*Collected material*.
★ ★ ★ ★

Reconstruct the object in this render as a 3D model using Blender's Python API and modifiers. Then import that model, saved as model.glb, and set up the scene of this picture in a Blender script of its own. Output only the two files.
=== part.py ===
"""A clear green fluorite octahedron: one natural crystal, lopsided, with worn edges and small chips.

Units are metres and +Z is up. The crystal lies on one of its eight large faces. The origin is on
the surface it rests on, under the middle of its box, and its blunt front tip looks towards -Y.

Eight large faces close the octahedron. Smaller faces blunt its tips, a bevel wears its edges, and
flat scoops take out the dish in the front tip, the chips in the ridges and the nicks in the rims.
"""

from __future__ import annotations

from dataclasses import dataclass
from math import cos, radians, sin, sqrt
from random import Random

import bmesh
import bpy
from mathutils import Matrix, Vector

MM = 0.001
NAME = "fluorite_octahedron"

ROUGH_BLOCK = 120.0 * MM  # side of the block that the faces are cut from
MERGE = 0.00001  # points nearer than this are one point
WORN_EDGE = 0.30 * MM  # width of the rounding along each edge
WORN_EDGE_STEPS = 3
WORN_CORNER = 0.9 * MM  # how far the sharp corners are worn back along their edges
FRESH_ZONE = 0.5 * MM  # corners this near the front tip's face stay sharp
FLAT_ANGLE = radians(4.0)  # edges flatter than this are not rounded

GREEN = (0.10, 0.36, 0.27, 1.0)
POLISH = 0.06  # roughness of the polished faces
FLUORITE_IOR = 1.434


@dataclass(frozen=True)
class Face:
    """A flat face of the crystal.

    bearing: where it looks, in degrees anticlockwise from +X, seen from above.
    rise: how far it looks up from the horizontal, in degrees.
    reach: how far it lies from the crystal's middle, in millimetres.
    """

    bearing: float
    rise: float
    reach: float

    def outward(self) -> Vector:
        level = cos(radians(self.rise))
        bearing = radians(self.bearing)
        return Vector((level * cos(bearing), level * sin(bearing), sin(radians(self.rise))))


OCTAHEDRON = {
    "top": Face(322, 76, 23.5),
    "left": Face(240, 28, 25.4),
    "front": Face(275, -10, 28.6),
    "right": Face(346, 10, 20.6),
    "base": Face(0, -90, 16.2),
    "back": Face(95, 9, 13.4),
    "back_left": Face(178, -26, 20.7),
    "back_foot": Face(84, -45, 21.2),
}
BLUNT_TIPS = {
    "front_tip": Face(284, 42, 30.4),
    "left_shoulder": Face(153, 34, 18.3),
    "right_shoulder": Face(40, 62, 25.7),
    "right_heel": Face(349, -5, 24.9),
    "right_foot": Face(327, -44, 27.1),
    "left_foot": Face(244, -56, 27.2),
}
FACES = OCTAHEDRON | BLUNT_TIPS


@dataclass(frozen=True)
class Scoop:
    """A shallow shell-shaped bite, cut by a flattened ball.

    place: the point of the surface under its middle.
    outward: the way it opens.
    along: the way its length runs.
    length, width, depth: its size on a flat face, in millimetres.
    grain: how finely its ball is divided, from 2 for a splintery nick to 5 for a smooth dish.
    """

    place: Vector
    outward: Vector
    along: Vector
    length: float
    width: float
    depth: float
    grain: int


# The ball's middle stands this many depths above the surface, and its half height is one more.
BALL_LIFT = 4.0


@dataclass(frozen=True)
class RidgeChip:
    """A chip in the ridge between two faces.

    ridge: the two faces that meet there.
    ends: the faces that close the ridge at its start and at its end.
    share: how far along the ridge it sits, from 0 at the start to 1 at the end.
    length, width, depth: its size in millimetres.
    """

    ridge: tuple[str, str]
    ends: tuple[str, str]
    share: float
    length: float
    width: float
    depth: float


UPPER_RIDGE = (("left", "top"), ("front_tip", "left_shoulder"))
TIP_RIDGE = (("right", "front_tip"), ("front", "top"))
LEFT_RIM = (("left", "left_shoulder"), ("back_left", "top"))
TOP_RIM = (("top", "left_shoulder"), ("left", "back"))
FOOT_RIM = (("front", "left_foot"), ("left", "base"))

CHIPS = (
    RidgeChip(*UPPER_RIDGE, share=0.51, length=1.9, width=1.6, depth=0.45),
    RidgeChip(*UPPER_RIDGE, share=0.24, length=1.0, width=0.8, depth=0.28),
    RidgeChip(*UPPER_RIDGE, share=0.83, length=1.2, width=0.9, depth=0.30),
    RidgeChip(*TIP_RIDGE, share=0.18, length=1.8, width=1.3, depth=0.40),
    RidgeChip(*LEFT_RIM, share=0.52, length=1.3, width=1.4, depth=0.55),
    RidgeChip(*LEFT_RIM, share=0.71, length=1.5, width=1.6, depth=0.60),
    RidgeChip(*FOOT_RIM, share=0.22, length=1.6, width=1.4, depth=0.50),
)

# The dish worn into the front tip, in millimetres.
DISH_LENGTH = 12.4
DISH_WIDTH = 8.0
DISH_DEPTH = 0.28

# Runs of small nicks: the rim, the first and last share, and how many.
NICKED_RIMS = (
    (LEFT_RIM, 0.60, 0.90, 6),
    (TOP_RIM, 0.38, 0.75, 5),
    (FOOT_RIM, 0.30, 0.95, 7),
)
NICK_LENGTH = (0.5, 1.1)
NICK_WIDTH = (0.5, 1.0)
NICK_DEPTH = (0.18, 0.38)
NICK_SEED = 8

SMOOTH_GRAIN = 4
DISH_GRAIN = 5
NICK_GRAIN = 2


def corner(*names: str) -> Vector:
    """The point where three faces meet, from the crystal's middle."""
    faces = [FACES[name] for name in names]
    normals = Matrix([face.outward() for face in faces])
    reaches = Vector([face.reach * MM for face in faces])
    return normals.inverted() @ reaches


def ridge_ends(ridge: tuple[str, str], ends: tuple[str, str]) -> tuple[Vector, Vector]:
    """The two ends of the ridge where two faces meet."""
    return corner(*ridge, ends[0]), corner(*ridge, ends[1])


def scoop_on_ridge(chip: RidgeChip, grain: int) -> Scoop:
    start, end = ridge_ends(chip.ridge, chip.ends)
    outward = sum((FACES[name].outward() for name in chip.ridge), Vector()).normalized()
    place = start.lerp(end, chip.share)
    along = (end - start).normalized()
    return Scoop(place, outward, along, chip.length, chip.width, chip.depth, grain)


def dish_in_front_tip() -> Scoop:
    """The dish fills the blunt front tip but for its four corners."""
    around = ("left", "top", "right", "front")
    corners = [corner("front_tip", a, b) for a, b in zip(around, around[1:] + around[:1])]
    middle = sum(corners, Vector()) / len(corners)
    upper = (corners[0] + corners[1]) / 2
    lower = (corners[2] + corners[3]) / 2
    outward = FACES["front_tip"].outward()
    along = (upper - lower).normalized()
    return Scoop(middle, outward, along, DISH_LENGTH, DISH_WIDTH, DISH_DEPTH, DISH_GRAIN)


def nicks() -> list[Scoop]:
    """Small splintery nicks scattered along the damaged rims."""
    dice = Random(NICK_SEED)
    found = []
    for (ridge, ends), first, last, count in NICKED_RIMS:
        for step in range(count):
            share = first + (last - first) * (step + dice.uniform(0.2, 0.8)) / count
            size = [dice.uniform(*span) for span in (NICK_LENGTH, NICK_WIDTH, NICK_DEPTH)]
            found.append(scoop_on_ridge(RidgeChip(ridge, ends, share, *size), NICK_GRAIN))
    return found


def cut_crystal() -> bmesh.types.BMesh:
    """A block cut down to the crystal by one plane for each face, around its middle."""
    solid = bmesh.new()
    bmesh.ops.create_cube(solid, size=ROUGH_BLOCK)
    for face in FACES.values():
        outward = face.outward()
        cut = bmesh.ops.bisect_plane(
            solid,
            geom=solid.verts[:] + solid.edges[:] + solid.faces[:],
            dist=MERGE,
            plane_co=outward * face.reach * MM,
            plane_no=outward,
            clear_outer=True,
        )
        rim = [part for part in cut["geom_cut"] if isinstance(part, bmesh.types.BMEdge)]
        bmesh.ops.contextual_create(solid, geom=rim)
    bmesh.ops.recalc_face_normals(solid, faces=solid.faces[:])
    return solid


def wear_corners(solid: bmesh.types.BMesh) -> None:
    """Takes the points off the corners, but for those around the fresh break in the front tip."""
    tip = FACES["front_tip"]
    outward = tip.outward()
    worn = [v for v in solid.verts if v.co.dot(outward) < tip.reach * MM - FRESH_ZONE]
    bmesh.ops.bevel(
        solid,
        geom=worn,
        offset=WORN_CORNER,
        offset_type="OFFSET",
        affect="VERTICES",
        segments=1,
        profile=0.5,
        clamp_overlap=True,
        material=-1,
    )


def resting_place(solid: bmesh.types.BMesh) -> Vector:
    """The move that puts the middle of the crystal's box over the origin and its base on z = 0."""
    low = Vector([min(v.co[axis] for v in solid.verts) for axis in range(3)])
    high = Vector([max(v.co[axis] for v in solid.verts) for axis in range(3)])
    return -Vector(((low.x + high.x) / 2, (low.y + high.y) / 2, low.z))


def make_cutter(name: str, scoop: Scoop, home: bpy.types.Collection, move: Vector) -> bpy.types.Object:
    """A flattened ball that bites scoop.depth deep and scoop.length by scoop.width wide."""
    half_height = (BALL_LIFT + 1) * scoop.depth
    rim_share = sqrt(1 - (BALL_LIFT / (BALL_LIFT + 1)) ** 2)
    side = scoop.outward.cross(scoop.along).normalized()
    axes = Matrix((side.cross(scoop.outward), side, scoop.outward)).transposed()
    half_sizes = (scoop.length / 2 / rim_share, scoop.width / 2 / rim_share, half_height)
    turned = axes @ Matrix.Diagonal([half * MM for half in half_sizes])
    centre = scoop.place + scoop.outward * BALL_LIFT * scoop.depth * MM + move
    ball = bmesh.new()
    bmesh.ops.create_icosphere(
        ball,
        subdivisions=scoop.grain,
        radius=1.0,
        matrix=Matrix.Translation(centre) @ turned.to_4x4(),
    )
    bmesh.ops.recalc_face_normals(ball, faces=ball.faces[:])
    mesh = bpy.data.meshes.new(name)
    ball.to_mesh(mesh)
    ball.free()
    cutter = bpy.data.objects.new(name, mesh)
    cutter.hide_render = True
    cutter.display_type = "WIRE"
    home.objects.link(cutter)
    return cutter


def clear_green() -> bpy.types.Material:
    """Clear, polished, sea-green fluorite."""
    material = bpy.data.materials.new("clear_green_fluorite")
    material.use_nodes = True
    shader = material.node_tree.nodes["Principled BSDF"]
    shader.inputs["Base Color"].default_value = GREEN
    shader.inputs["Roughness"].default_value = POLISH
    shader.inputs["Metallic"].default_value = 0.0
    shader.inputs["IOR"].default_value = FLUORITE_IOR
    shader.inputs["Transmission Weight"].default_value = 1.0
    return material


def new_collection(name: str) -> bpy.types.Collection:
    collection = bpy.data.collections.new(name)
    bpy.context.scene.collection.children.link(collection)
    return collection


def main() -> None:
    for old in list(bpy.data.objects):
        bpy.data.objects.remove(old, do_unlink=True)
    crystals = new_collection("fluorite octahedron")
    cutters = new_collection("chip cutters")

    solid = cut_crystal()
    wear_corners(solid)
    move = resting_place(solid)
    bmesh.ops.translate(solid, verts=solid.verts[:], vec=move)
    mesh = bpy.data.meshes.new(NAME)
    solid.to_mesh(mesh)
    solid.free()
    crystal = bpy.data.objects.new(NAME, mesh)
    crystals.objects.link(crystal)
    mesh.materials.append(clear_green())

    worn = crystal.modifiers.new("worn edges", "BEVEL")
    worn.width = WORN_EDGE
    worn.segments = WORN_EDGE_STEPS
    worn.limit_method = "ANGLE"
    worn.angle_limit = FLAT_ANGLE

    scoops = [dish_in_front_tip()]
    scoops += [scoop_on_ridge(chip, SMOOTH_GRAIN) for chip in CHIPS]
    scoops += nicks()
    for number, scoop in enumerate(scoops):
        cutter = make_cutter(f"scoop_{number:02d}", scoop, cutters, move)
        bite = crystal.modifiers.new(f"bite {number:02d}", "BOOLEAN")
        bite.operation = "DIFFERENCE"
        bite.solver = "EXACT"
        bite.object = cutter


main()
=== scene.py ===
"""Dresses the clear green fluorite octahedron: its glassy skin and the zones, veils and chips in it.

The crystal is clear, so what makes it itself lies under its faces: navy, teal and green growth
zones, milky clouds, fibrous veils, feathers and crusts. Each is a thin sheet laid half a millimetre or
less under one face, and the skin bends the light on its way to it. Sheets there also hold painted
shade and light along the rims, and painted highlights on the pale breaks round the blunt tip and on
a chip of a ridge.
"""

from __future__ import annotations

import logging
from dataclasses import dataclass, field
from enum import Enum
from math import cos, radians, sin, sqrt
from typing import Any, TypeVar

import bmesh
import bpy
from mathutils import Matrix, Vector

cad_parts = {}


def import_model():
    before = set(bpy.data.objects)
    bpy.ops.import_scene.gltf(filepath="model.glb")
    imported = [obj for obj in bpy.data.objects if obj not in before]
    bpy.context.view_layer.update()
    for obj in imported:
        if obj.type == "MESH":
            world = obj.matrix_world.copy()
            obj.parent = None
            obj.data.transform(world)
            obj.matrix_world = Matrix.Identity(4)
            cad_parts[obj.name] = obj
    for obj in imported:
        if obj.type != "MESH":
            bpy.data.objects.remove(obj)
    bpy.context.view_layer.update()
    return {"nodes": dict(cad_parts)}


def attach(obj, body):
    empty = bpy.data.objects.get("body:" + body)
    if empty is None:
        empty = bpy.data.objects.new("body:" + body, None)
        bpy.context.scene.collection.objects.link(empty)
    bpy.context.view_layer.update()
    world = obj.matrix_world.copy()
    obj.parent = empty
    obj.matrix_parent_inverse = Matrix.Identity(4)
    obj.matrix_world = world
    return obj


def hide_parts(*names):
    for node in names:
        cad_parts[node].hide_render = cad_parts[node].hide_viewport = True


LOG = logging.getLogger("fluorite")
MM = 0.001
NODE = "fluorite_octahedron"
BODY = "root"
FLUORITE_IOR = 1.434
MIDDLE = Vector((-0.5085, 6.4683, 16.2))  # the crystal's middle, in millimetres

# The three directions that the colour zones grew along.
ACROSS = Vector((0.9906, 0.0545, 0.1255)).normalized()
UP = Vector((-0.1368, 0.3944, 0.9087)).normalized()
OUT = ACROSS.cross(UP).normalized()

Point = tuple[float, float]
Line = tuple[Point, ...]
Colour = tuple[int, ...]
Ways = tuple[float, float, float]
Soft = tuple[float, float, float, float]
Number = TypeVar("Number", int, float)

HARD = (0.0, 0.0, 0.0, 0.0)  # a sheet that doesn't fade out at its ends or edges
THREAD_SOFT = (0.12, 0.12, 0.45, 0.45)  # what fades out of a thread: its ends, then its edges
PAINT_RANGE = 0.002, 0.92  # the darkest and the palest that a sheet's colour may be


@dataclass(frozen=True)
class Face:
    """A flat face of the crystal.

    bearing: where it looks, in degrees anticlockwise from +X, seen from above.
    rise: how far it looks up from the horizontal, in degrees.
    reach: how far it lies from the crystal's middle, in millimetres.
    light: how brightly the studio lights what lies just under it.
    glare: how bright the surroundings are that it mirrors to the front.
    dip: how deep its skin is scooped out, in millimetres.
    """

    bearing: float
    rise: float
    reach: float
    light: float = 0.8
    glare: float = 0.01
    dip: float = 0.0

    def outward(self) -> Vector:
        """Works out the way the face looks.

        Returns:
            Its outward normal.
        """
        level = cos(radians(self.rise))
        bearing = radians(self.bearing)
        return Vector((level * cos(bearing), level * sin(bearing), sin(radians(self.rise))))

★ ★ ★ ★

*Aim*. In the listing above, find the line with "scoops = [dish_in_front_tip()]" and the line with "chips in it.", then print exactly those two lines and every line between them, and nothing more.

*Solution to this exercise*.
    scoops = [dish_in_front_tip()]
    scoops += [scoop_on_ridge(chip, SMOOTH_GRAIN) for chip in CHIPS]
    scoops += nicks()
    for number, scoop in enumerate(scoops):
        cutter = make_cutter(f"scoop_{number:02d}", scoop, cutters, move)
        bite = crystal.modifiers.new(f"bite {number:02d}", "BOOLEAN")
        bite.operation = "DIFFERENCE"
        bite.solver = "EXACT"
        bite.object = cutter


main()
=== scene.py ===
"""Dresses the clear green fluorite octahedron: its glassy skin and the zones, veils and chips in it.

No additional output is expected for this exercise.